5 innovations to make cities smarter
IBM has unveiled a list of innovations that have the potential to change how people live, work and play in cities around the globe over the next five to ten years.
- By Rutrell Yasin
- Dec 23, 2009
IBM has unveiled a list of innovations that have the potential to change how people live, work and play in cities around the globe in the next decade.
An estimated 60 million people are moving to cities and urban areas each year – more than 1 million every week. IBM’s fourth annual “Next Five in Five” report focuses on cities because the world is experiencing unprecedented urbanization, IBM officials said.
Last year, the planet reached an important milestone: For the first time in history, the majority of the world’s population resided in cities, according to IBM.
Cities must address increasing populations and deteriorating infrastructure. IBM is working with cities worldwide to make them smarter so they can sustain growth, officials said. In the next five years, by infusing intelligence into them, cities will change in the following ways.
Cities will have healthier immune systems
Scientists will give city officials, hospitals, schools and workplaces the tools to better detect, prepare for and prevent infections, such as the H1N1 virus or seasonal influenza. A “health Internet” will emerge, through which anonymous medical information, contained in electronic health records, will be securely shared to curtail the spread of disease and keep people healthier, IBM officials said.
IBM is working with organizations worldwide, such as the Nuclear Threat Initiative's Global Health and Security Initiative and the Middle East Consortium on Infectious Disease Surveillance, to standardize methods for sharing health information and analyzing infectious disease outbreaks, said Bill Pulleyblank, a vice president at IBM.
City buildings will sense and respond like living organisms
Today, many of the systems that constitute a building – heat, water, sewage, electricity, etc. – are managed independently. In the future, the technology that manages facilities will operate like a living organism that can sense and respond quickly to incidents and save resources. Thousands of sensors in buildings will monitor everything from motion and temperature to humidity, occupancy levels and light.
Some buildings are already showing signs of intelligence by reducing energy use and improving operational efficiency. For example, the General Services Administration has deployed software from Tridium to connect infrastructure in three older buildings in Chicago, said Marc Petock, global marketing and communications vice president at Tridium, during a recent briefing called “Designing Government Buildings for the 21st Century.”
GSA officials wanted a centralized facility management system that authorized individuals could access. By deploying the software, GSA now has an intelligent, connected infrastructure and is saving 10 to 15 percent on energy consumption.
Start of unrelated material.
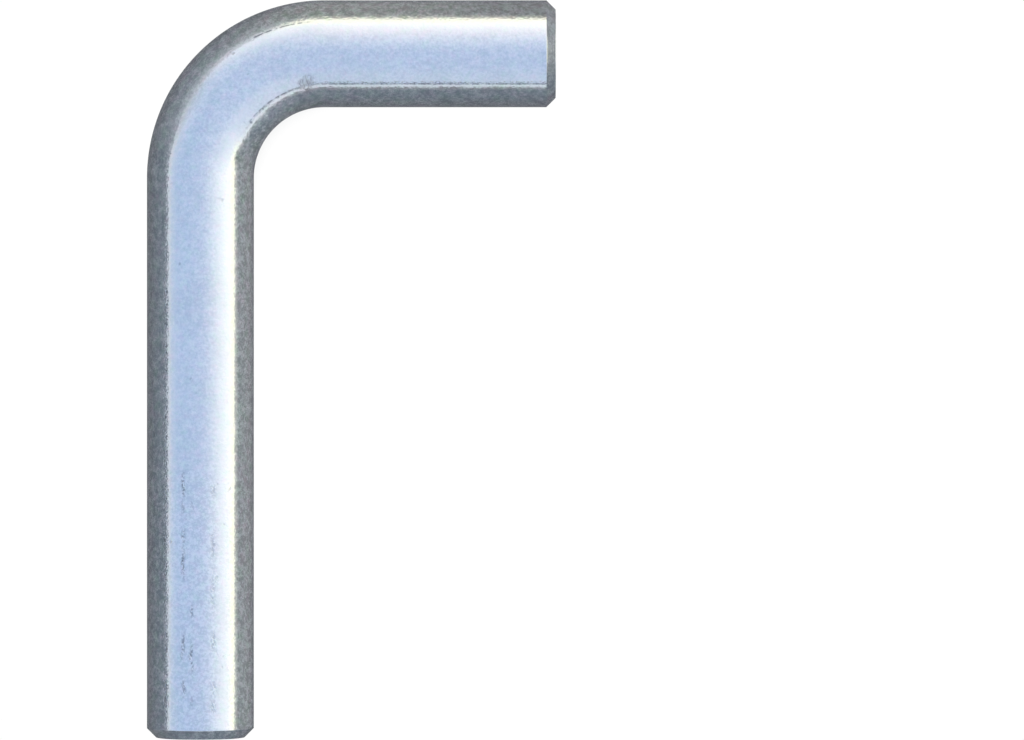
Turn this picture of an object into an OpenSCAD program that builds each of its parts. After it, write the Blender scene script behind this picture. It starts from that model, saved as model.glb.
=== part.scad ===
// Bent anchor pin: one round steel bar with a single 90 degree bend and a
// 45 degree chamfer on each cut end. The pin lies flat on its side, so both
// legs and the bend share one horizontal plane, half a bar diameter up.
// The long leg runs toward -Y and the short leg toward +X.

/* [Bar] */
// Diameter of the round bar
rod_d = 12.7; // [8:0.1:20]
// Height of the 45 degree chamfer on each cut end
chamfer = 1.1; // [0.3:0.05:2.5]

/* [Legs] */
// Long leg, from the short leg's axis to the cut end
long_len = 81.2; // [50:0.1:200]
// Short leg, from the long leg's axis to the cut end
short_len = 42.2; // [30:0.1:120]

/* [Bend] */
// Radius of the bend at the bar's centreline
bend_r = 14.75; // [11:0.05:25]

/* [Hidden] */
$fn = 96;
rod_r = rod_d / 2;
// Straight stretch of each leg, between the bend and the chamfer
long_straight = long_len - bend_r - chamfer;
short_straight = short_len - bend_r - chamfer;
// Where the two leg axes would cross, so that the origin is the middle of
// the pin's footprint, on the surface it lies on
corner_x = -(short_len - rod_r) / 2;
corner_y = (long_len - rod_r) / 2;

// A straight leg of bar along +Z with its chamfered end at the top
module leg(straight) {
    cylinder(h = straight, r = rod_r);
    translate([0, 0, straight])
        cylinder(h = chamfer, r1 = rod_r, r2 = rod_r - chamfer);
}

// The quarter turn between the legs, about the centre of the bend
module bend() {
    rotate([0, 0, 90])
        rotate_extrude(angle = 90)
            translate([bend_r, 0])
                circle(r = rod_r);
}

module bent_pin() {
    color("lightsteelblue")
        translate([corner_x, corner_y, rod_r])
            union() {
                translate([bend_r, -bend_r, 0]) bend();
                // long leg, toward -Y
                translate([0, -bend_r, 0]) rotate([90, 0, 0]) leg(long_straight);
                // short leg, toward +X
                translate([bend_r, 0, 0]) rotate([0, 90, 0]) leg(short_straight);
            }
}

bent_pin();
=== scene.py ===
import math

import bpy
import numpy as np
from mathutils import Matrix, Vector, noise


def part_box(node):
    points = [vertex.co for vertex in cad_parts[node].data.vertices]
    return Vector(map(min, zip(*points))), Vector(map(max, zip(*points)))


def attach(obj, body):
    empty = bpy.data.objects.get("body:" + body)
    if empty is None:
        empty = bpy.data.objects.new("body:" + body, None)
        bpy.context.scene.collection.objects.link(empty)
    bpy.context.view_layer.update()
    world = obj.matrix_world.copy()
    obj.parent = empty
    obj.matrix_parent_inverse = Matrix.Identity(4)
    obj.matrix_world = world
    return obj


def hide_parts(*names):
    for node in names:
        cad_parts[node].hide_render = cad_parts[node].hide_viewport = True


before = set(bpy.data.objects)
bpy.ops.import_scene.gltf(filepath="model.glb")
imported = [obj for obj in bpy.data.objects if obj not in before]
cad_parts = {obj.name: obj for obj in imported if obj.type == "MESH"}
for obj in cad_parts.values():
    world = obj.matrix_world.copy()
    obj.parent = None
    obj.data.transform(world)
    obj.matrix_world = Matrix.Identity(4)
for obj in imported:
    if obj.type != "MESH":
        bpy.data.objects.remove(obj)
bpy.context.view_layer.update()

MM = 0.001
# The pin's sizes, in metres, as the CAD model has them
R = 6.35 * MM
LONG = 81.2 * MM
SHORT = 42.2 * MM
BEND = 14.75 * MM
CHAMFER = 1.1 * MM

lo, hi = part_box("bent_pin")
for got, said in ((hi.z - lo.z, 2 * R), (hi.y - lo.y, LONG + R), (hi.x - lo.x, SHORT + R)):
    if abs(got - said) > 0.05 * MM:
        raise SystemExit("the CAD pin isn't the size that this script sweeps")

# Where the two leg axes cross, and the stretches of the centreline
CX, CY, CZ = lo.x + R, hi.y - R, lo.z + R
RUN_LONG = LONG - BEND
RUN_BEND = BEND * math.pi / 2
RUN_SHORT = SHORT - BEND
TOTAL = RUN_LONG + RUN_BEND + RUN_SHORT
TURN_X, TURN_Y = CX + BEND, CY - BEND
# Where the bending tool's edges marked the inside of the bend, in mm from the long leg's tip
SCUFF_B, SCUFF_A = 69.8, 86.8


# ---------------------------------------------------------------- the bar

def centreline(s):
    """Points and outward directions in plan, for distances s from the long leg's tip."""
    turn = np.clip((s - RUN_LONG) / BEND, 0, math.pi / 2)
    out_x, out_y = -np.cos(turn), np.sin(turn)
    before = np.minimum(s - RUN_LONG, 0)
    after = np.maximum(s - RUN_LONG - RUN_BEND, 0)
    x = TURN_X + BEND * out_x + after
    y = TURN_Y + BEND * out_y + before
    return x, y, out_x, out_y


def end_profile():
    """(distance from the tip, radius) from near the middle of the cut face to the full bar. Both edges of the chamfer are broken slightly."""
    broken_in, broken_out = 0.08 * MM, 0.06 * MM
    k = math.tan(math.radians(22.5))
    rim = R - CHAMFER
    points = [(0.0, rim * f) for f in (0.12, 0.3, 0.5, 0.7, 0.86, 0.95)]
    for a in np.radians(np.linspace(0, 45, 5)):
        points.append((broken_in * (1 - math.cos(a)), rim - broken_in * k + broken_in * math.sin(a)))
    start = (CHAMFER - broken_out * k * math.sqrt(0.5), R - broken_out * k * math.sqrt(0.5))
    last = points[-1]
    for f in (0.2, 0.4, 0.6, 0.8):
        points.append((last[0] + (start[0] - last[0]) * f, last[1] + (start[1] - last[1]) * f))
    for a in np.radians(np.linspace(45, 0, 5)):
        points.append((CHAMFER + broken_out * (k - math.sin(a)), R - broken_out * (1 - math.cos(a))))
    return points


def rings():
    """(distance along the centreline, radius) of every ring, tip to tip."""
    end = end_profile()
    marks = [end[-1][0], RUN_LONG, RUN_LONG + RUN_BEND, TOTAL - end[-1][0]]
    flank = []
    for a, b in zip(marks, marks[1:]):
        steps = max(2, round((b - a) / (0.26 * MM)))
        flank += [(a + (b - a) * i / steps, R) for i in range(1, steps)] + ([(b, R)] if b != marks[-1] else [])
    return end + flank + [(TOTAL - t, r) for t, r in reversed(end)]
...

Cars and city buses will run on empty
Increasingly, cars and city buses will run on alternative fuels. Vehicles will begin to run on new battery technology that won’t need to be recharged for days or months at a time, depending on how often you drive. IBM scientists and partners are working to design new batteries that will make it possible for electric vehicles to travel 300 to 500 miles on a single charge, up from the 50 to 100 miles currently possible. Also, smart grids in cities could enable cars to be charged in public places and use renewable energy, such as wind power, for charging so they no longer rely on coal-powered plants.
Smarter systems will quench cities’ thirst for water and save energy
Cities will install smart sewer systems that prevent run-off pollution in rivers and lakes and purify water to make it drinkable. Advanced water purification technologies will help cities recycle and reuse water locally, reducing the energy used to transport water by as much as 20 percent, Pulleyblank said. Interactive meters and sensors will be integrated into water and energy systems so residents can get accurate information about their water consumption.
Cities will respond to crises before receiving an emergency phone call
Law enforcement agencies will turn to mathematics and analytics to evaluate the right information at the right time so public servants can take proactive measures to head off crime. Fire departments will begin using software that could help prevent fires from happening in the first place.
The Fire Department of the City of New York has selected IBM to build a state-of-the-art system for collecting and sharing data in real time to potentially prevent fires while protecting rescuers. FDNY's new Coordinated Building Inspection and Data Analysis System will use business intelligence technologies, including predictive modeling and advanced data analytics, to anticipate fire exposures and analyze possible impacts, Pulleyblank said.
Rutrell Yasin is is a freelance technology writer for GCN.